In similar vein, a Hamas statement later mourned Zarqawi as a "brother fighter... who was martyred at the hands of the savage crusade campaign which targets the Arab homeland, starting in Iraq."

This is a new development, one that may relate to reports of an increasing al-Qaida presence in Egypt's Sinai and in the Gaza Strip. It is also fits with the efforts of Hizbullah, which is heavily influenced by Iran, to piggyback on Palestinian attacks against Israel.

We are, in other words, witnessing the seamlessness of jihad. Hamas, Hizbullah, Iran and al-Qaida come from different sides of the Sunni-Shi'ite divide, but they agree on the need to wage jihad against the West, particularly Israel and the US. The death of Zarqawi saddens all of them, just as it is cause for encouragement for free peoples everywhere.

To people like Mahmoud Zahar, Hizbullah's Hassan Nasrallah, Iran's Mahmoud Ahmadinejad, and al-Qaida's Osama bin Laden, it is obvious that all the branches of jihad are connected, and that the successes of one are cause for celebration for the others.

None of this is surprising.
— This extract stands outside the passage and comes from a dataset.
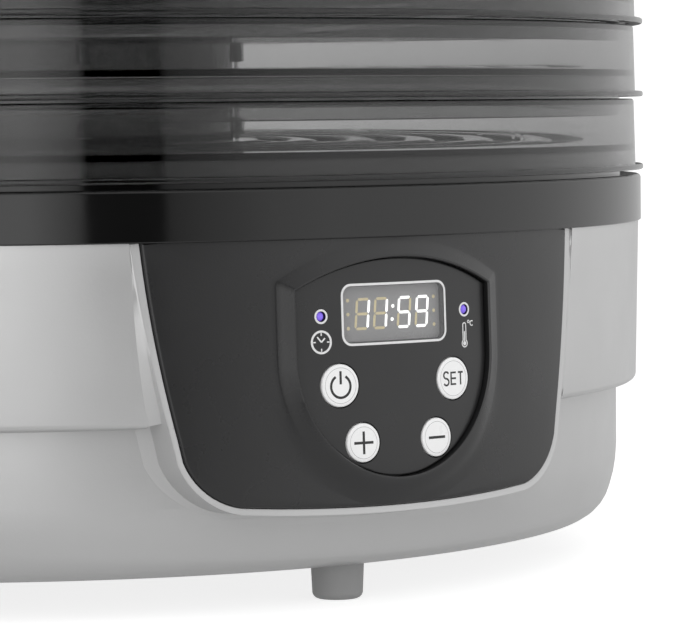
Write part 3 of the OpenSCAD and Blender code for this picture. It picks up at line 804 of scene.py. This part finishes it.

What is strange is that the West often seems to lack both recognition of the connections among its enemies and of the need to show similar solidarity itself.

The jihadis know they are at war; the West is not united as befits a civilization under attack.

Zarqawi is gone, and we can only wish Iraqi Prime Minister Nuri al-Maliki success in fulfilling his pledge to take the same action against any terrorist successor. Ultimately, however, it is hard to see how Iraq can win its war for democracy if its radical neighbor Iran obtains a nuclear umbrella that would allow it to increase support for terrorism throughout the region.

The bravery of the American, British and other coalition soldiers fighting with Iraqis for democracy has yet to be matched by the determination of Western leaders to employ the ample economic and diplomatic, let alone military, means at their disposal to face down Iran.

The epicenter of the terror network is Teheran. Eliminating individual terrorist kingpins is an important part of the fight, but victory will only come when the handful of remaining governments that support terror are either driven out of power or forced out of the terror and WMD business.